Foxes sometimes take up residence underground in excavations called earths or dens – these terms are used interchangeably, although earth tends to be a British term, while den is more commonly used in American and European literature. In some early, particularly hunting, literature an earth is occasionally referred to as a “kennel” or “lair”. At its most simplistic, an earth is a hole dug into the ground, with a hollowed-out chamber at the end of the entrance tunnel where the fox sleeps and in which cubs are raised. The chambers are typically between one and three metres (3–10 ft.) below ground, with tunnels generally leading to more than one entrance (a main entrance and emergency exit); in his Walker’s Carnivores of the World, Ronald Nowak gives the largest number of entrances for a single earth as 19. The entrance tunnel is typically between five and seven metres (16–23 ft.), although they may reach up to 17 m long (56 ft.).
According to Vladimir Heptner and Nikolai Naoumov, in their 1988 Mammals of the Soviet Union, foxes dig downwards at an angle of 40 to 45-degrees, creating tunnels 15 to 20 cm (8 in.) in height and 25 to 30 cm (12 in.) wide, depending on the soil type; entrances are oval or rounded, 30 to 40 cm (16 in.) wide and up to 70 cm (2 ft. 4 in.) tall. In some instances there may be more than one earth within a territory: smaller ‘standard’ earths used for resting and a larger ‘natal’ earth in which the cubs are born and raised. A characteristic of earths is a lack of bedding (unlike badgers that periodically bring fresh vegetation back to the sett, foxes do not use bedding material); they may also mark the entrance with scat. An earth may be used for several consecutive years.

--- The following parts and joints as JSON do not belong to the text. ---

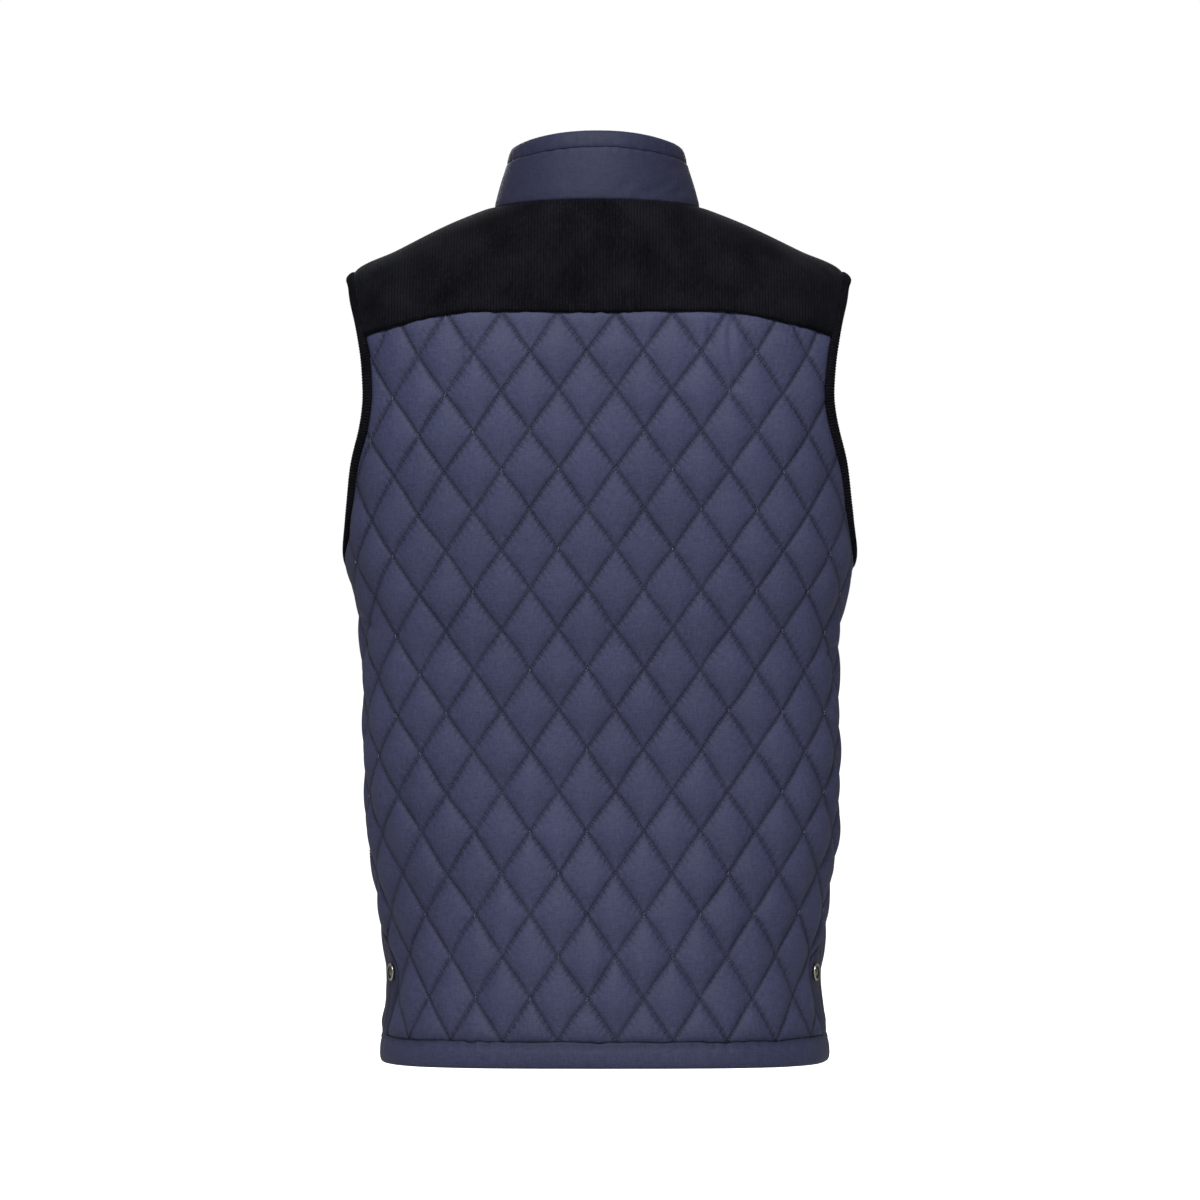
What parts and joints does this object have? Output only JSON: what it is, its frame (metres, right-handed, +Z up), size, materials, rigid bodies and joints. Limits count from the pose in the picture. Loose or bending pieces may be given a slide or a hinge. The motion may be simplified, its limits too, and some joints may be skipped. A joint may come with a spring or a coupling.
{
  "type": "quilted vest",
  "caption": "Hollow filled-out vest: diamond-quilted body, corduroy yoke and armhole bindings, plain stand collar, hem bands, side vents and a press-stud front.",
  "frame": {"origin": "in the middle between the shoulders, level with the middle of each shoulder line, where the wearer carries the garment", "axes": "+Z up, the front faces -Y, the wearer's left is +X"},
  "size_m": [0.4199, 0.2726, 0.7532],
  "materials": {
    "quilted_cloth": "fine navy plain weave over thin wadding, slight sheen",
    "corduroy": "near-black corduroy with fine wales and a soft nap",
    "plain_cloth": "fine navy plain weave, slight sheen",
    "stud_metal": "antique brass with a bright rim"
  },
  "bodies": {
    "root": {"back_panel": "quilted_cloth", "front_panel_left": "quilted_cloth", "front_panel_right": "quilted_cloth", "yoke": "corduroy", "armhole_binding_left": "corduroy", "armhole_binding_right": "corduroy", "collar": "plain_cloth", "collar_roll": "plain_cloth", "hem_band_back": "plain_cloth", "hem_band_front_left": "plain_cloth", "hem_band_front_right": "plain_cloth", "vent_strip_left": "plain_cloth", "vent_strip_right": "plain_cloth", "front_placket": "plain_cloth", "front_underlap": "plain_cloth", "vent_stud_left": "stud_metal", "vent_stud_right": "stud_metal", "placket_stud_1": "stud_metal", "placket_stud_2": "stud_metal", "placket_stud_3": "stud_metal", "placket_stud_4": "stud_metal", "placket_stud_5": "stud_metal", "placket_stud_6": "stud_metal"}
  },
  "joints": []
}
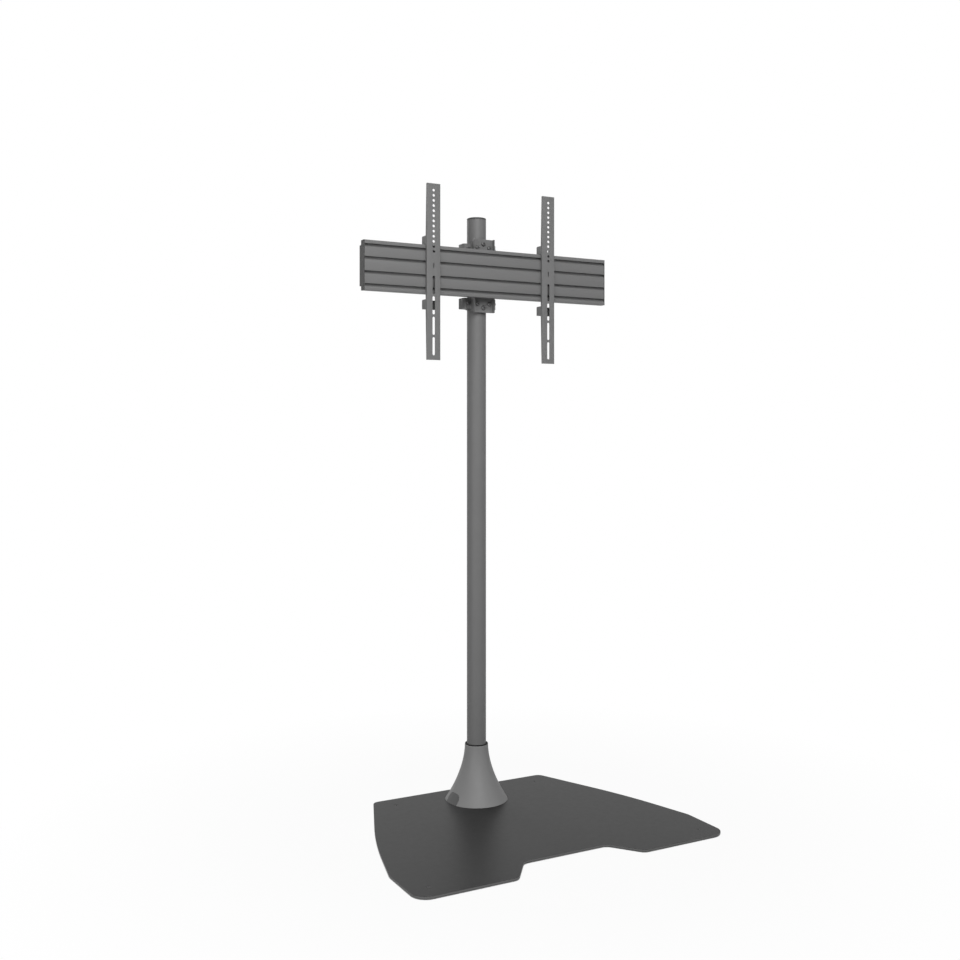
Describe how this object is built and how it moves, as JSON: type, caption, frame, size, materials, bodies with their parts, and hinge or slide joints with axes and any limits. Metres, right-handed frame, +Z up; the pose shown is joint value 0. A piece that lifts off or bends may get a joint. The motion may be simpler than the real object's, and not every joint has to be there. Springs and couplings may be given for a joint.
{
  "type": "screen floor stand",
  "caption": "Floor stand for a flat screen: a flat plate, a round pole with a flared cover, and a clamped rail with two hooked screen arms.",
  "frame": {"origin": "middle of the floor plate's outline, on the floor", "axes": "+Z up, +X to the right of someone who looks at the screen, -Y the way the screen faces"},
  "size_m": [0.98, 0.725, 1.895],
  "materials": {
    "plate_coat": "satin dark grey powder coat",
    "pole_coat": "satin grey powder coat",
    "cover_coat": "satin grey powder coat",
    "rail_coat": "satin dark grey powder coat on aluminium",
    "mount_coat": "satin dark grey powder coat",
    "black_steel": "black oxide",
    "cap_plastic": "fine matt",
    "rubber": "matt"
  },
  "bodies": {
    "stand": {"base_plate": "plate_coat", "pole_flange": "plate_coat", "pole": "pole_coat", "pole_cap": "cap_plastic", "floor_pad_front_left": "rubber", "floor_pad_front_right": "rubber", "floor_pad_back_left": "rubber", "floor_pad_back_right": "rubber", "flange_bolt_1": "black_steel", "flange_bolt_2": "black_steel", "flange_bolt_3": "black_steel", "flange_bolt_4": "black_steel", "pole_screw_1": "black_steel", "pole_screw_2": "black_steel"},
    "cover": {"cone_cover": "cover_coat", "cable_outlet_cover": "cover_coat", "cover_collar": "rubber"},
    "mount": {"mount_bracket": "mount_coat", "rail": "rail_coat", "rail_end_cap_left": "cap_plastic", "rail_end_cap_right": "cap_plastic", "upper_front_jaw": "mount_coat", "upper_rear_jaw": "mount_coat", "upper_set_screw": "black_steel", "upper_left_clamp_bolt": "black_steel", "upper_left_clamp_nut": "black_steel", "upper_left_jaw_screw": "black_steel", "upper_left_rail_bolt": "black_steel", "upper_left_rail_nut": "black_steel", "upper_right_clamp_bolt": "black_steel", "upper_right_clamp_nut": "black_steel", "upper_right_jaw_screw": "black_steel", "upper_right_rail_bolt": "black_steel", "upper_right_rail_nut": "black_steel", "lower_front_jaw": "mount_coat", "lower_rear_jaw": "mount_coat", "lower_set_screw": "black_steel", "lower_left_clamp_bolt": "black_steel", "lower_left_clamp_nut": "black_steel", "lower_left_jaw_screw": "black_steel", "lower_left_rail_bolt": "black_steel", "lower_left_rail_nut": "black_steel", "lower_right_clamp_bolt": "black_steel", "lower_right_clamp_nut": "black_steel", "lower_right_jaw_screw": "black_steel", "lower_right_rail_bolt": "black_steel", "lower_right_rail_nut": "black_steel"},
    "left_arm": {"left_arm": "mount_coat", "left_lock_block": "mount_coat"},
    "left_lock": {"left_lock_screw": "black_steel"},
    "right_arm": {"right_arm": "mount_coat", "right_lock_block": "mount_coat"},
    "right_lock": {"right_lock_screw": "black_steel"},
    "leveller_front_left": {"levelling_screw_front_left": "black_steel"},
    "leveller_front_right": {"levelling_screw_front_right": "black_steel"},
    "leveller_back_left": {"levelling_screw_back_left": "black_steel"},
    "leveller_back_right": {"levelling_screw_back_right": "black_steel"}
  },
  "joints": [
    {"name": "mount_height", "type": "slide", "parent": "stand", "child": "mount", "axis": [0, 0, 1], "range_m": [-0.95, 0.06]},
    {"name": "left_arm_slide", "type": "slide", "parent": "mount", "child": "left_arm", "axis": [1, 0, 0], "range_m": [-0.19, 0.14]},
    {"name": "right_arm_slide", "type": "slide", "parent": "mount", "child": "right_arm", "axis": [1, 0, 0], "range_m": [-0.14, 0.19]},
    {"name": "left_lock_slide", "type": "slide", "parent": "left_arm", "child": "left_lock", "axis": [0, 0, -1], "range_m": [0, 0.014]},
    {"name": "right_lock_slide", "type": "slide", "parent": "right_arm", "child": "right_lock", "axis": [0, 0, -1], "range_m": [0, 0.014]},
    {"name": "cover_lift", "type": "slide", "parent": "stand", "child": "cover", "axis": [0, 0, 1], "range_m": [0, 0.25]},
    {"name": "leveller_front_left_travel", "type": "slide", "parent": "stand", "child": "leveller_front_left", "axis": [0, 0, -1], "range_m": [0, 0.004]},
    {"name": "leveller_front_right_travel", "type": "slide", "parent": "stand", "child": "leveller_front_right", "axis": [0, 0, -1], "range_m": [0, 0.004]},
    {"name": "leveller_back_left_travel", "type": "slide", "parent": "stand", "child": "leveller_back_left", "axis": [0, 0, -1], "range_m": [0, 0.004]},
    {"name": "leveller_back_right_travel", "type": "slide", "parent": "stand", "child": "leveller_back_right", "axis": [0, 0, -1], "range_m": [0, 0.004]}
  ]
}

Suitable earths are an important resource for foxes and a recent survey in Germany concluded that the availability of suitable territories, containing convenient breeding dens, was a crucial factor limiting the country’s fox population. Consequently, foxes tend to be less ‘picky’ about the type of places they use as den sites than some other animals. A study published in the Southwestern Naturalist back in 2000 found that Swift fox (Vulpes velox) earths on the Great Plains of North America were pretty much identical with respect to size, number, direction and shape of openings, distance between openings, dimensions of tailings, slope of site, surface roughness and ruggedness of site, surrounding vegetation and soil type. This suggests that foxes seem to be capable of exploiting resources in most available habitats, although there are some features that foxes seem to look for when selecting an earth or potential earth site.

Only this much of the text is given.